++++ SUPPLIED MATERIAL

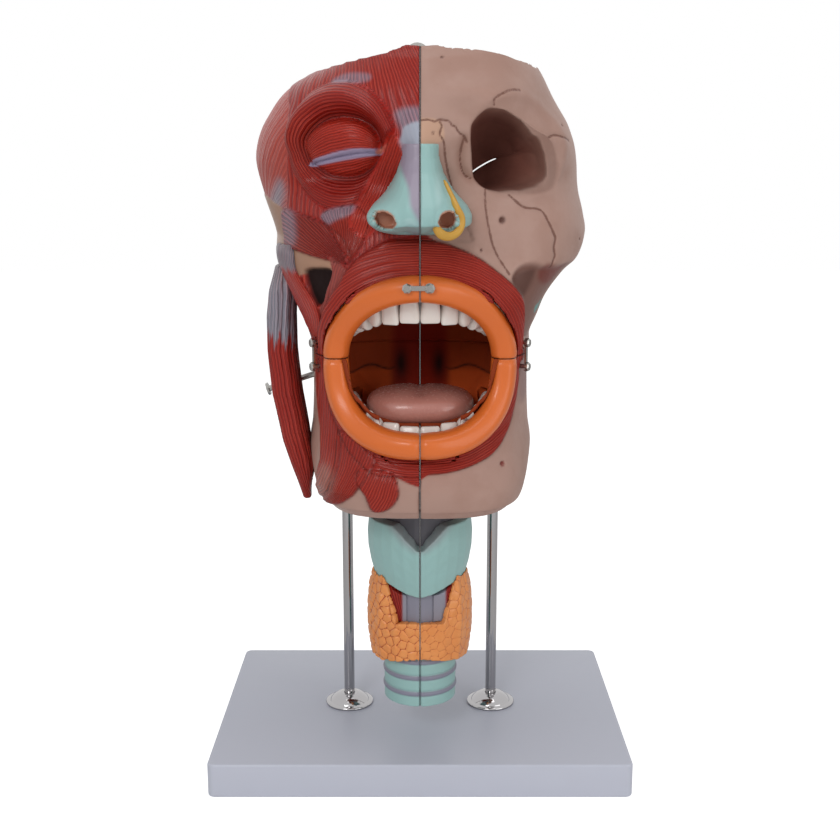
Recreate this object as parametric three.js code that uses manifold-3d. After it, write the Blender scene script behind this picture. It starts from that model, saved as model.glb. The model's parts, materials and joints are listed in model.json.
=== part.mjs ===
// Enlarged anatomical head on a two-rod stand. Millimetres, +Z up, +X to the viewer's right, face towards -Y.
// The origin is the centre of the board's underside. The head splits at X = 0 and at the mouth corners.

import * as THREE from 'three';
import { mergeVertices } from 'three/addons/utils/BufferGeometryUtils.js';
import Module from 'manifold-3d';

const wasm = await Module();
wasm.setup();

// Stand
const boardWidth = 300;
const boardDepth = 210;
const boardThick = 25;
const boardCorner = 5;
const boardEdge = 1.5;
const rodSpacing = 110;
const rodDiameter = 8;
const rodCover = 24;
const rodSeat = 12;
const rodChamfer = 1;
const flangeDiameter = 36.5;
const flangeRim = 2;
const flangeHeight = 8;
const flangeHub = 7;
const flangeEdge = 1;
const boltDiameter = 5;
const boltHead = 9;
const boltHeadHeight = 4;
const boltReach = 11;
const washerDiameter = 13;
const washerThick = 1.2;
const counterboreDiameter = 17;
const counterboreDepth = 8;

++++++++

Using the data above, restate word for word the lines from its opening line through the line that contains "wasm.setup();", and no more.

* **EXERCISE ANSWER**
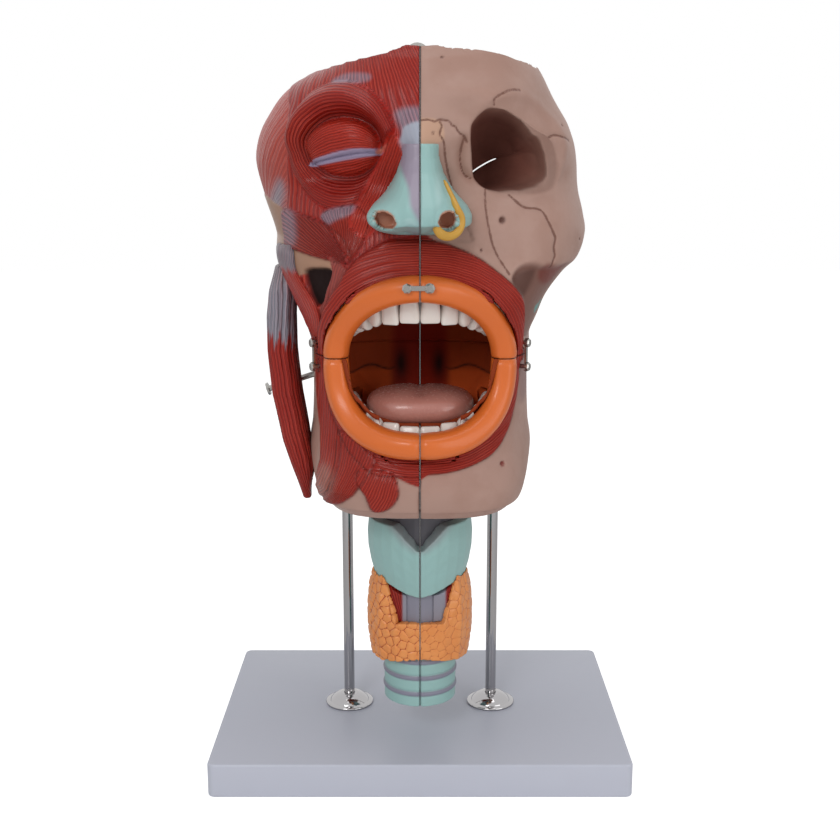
Recreate this object as parametric three.js code that uses manifold-3d. After it, write the Blender scene script behind this picture. It starts from that model, saved as model.glb. The model's parts, materials and joints are listed in model.json.
=== part.mjs ===
// Enlarged anatomical head on a two-rod stand. Millimetres, +Z up, +X to the viewer's right, face towards -Y.
// The origin is the centre of the board's underside. The head splits at X = 0 and at the mouth corners.

import * as THREE from 'three';
import { mergeVertices } from 'three/addons/utils/BufferGeometryUtils.js';
import Module from 'manifold-3d';

const wasm = await Module();
wasm.setup();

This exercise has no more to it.